Once an inmate is sent to death row, however, distinctive features of the Texas justice system kick in.
"Execution dates here, uniquely, are set by individual district attorneys," Professor Dow said. "In no other state would the fact that a district attorney strongly supports the death penalty immediately translate into more executions."
Texas courts, moreover, speed the process along, said Jordan M. Steiker, a law professor at the University of Texas who has represented death-row inmates.
"It's not coincidental that the debate over lethal injections had traction in other jurisdictions but not in Texas," Professor Steiker said. "The courts in Texas have generally not been very solicitous of constitutional claims."
Indeed, the United States Supreme Court has repeatedly rebuked the state and federal courts that hear appeals in Texas capital cases, often in exasperated language suggesting that those courts are actively evading the Supreme Court's rulings.

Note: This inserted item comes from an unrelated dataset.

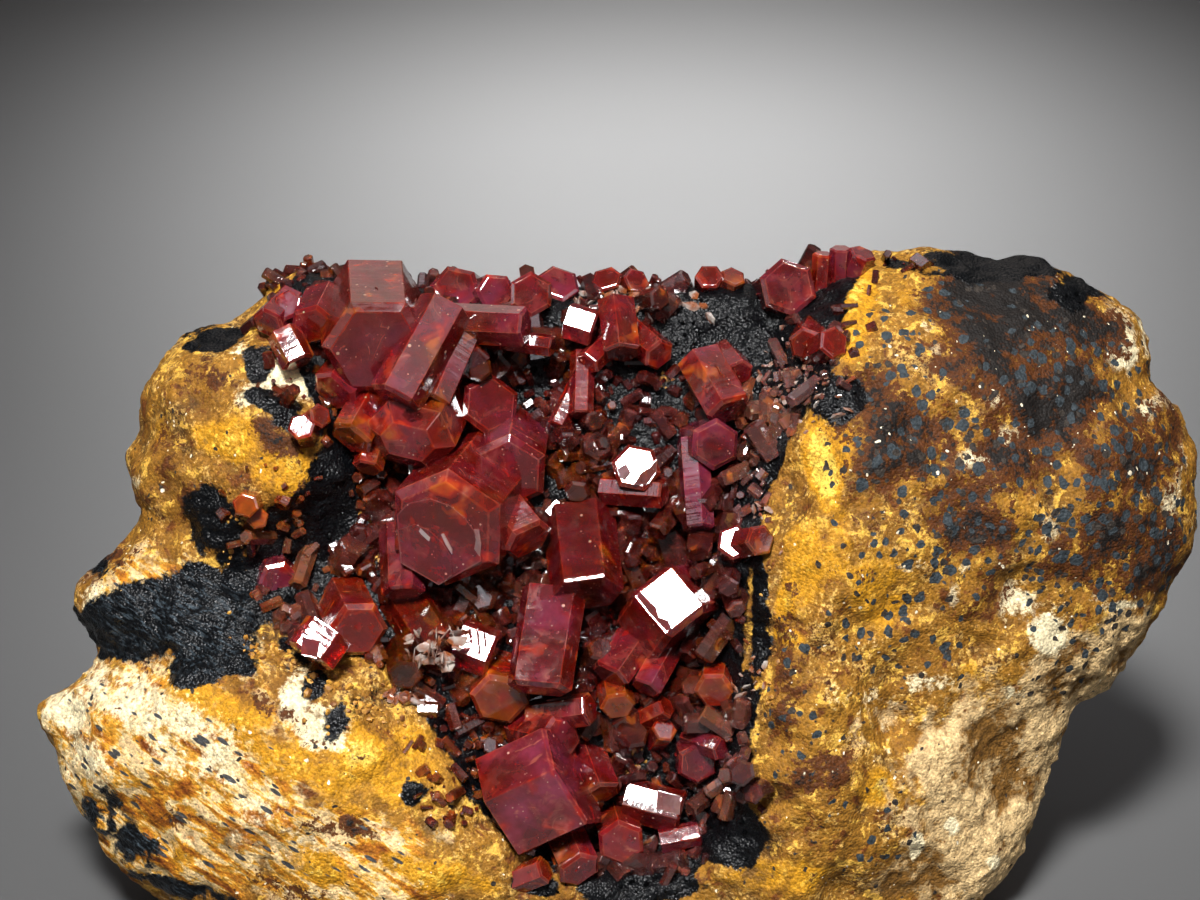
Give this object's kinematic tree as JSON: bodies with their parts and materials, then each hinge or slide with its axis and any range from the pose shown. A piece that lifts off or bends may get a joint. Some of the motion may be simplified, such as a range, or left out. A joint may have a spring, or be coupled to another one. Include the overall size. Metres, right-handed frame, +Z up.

The last execution before the Supreme Court imposed a de facto moratorium happened in Texas, and in emblematic fashion. The presiding judge on the state's highest court for criminal matters, Judge Sharon Keller, closed the courthouse at 5 p.m. and turned back an attempt to file appeal papers a few minutes later, according to a complaint in a wrongful-death suit filed in federal court last month. The inmate, Michael Richard, was executed that evening.
Judge Keller, in a motion to dismiss the case filed this month, acknowledged that she alone had the authority to keep the court's clerk's office open but said that Mr. Richard's lawyers could have tried to file their papers directly with another judge on the court.